E2 Conjugating

These enzymes perform the second step in Ub (or UBL) conjugation reactions by forming a thiolester linkage between its active site cysteine with the C-terminal glycine of the modifier. E2 enzymes function alone and in conjunction with E3 ligase to catalyze the attachment of Ub (or UBL) proteins to acceptor lysine residues of target proteins to form isopeptide bonds. E2 enzymes act via selective protein–protein interactions with the E1 and E3 enzymes. It transfers the activated Ub/UBL to downstream effectors (E3s) to facilitate substrate modification. While E3s are involved in substrate selection, E2s are the main determinants for the lysine linkage present in Ub/UBL chains or substrates and thus directly influences the cellular fate of the substrate. The target lysine makes a nucleophilic attack on the carbonyl group of the Ub/Ubl-E2 thioester linkage upon deprotonation.

All E2s have in common a highly conserved 150–200 amino-acid (14-16kD) catalytic UBC domain which includes an active-site cysteine residue. This UBC domain is ~35% conserved among family members and substitution of the active site residue abolishes E2 activity. There are 3 main classes of E2 enzymes: Class I enzymes contain only the UBC domain.
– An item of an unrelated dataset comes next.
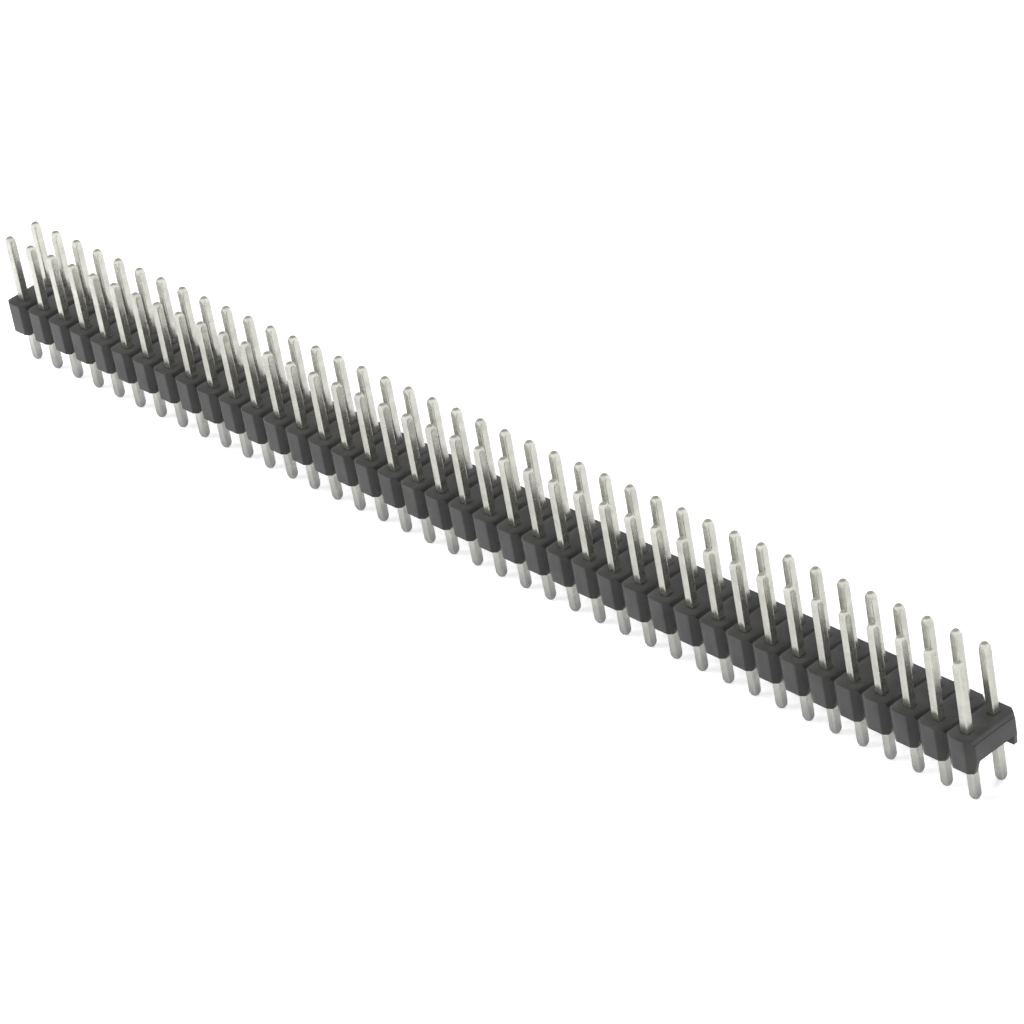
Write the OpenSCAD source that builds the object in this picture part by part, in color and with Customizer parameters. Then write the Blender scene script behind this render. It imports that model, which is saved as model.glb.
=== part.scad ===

Class II and Class III enzymes have additional C- or N-terminal extensions respectively. These flanking regions are involved in E3 ligase interaction, substrate selection, dimerization and additional processes. The E2 enzymes that function in autophagy (Apg3 and Ap10) are not close in sequence to classical E2s, and there are also E2 variants proteins (UEVs) that lack the catalytic site cysteine and act by forming heterodimers with E2 containing functional active sites. There is also a dedicated E2 (Use1) that functions only with the alternate and newly identified E1 activating enzyme for Ub (UBE1L2, Uba6).

There are ~ 60 human E2s that function in conjunction with Ub, and related UBLs have 1 or 2 conjugating enzymes that are specific to those pathways. There are several E2s that function in ubiquitination, while UbcH9 is dedicated to SUMOylation, UbcH12 and Ube2F to NEDD8ylation, UbcH8 to ISGylation, Ufc1 in UFMylation, Apg3 and Apg10 in autophagy.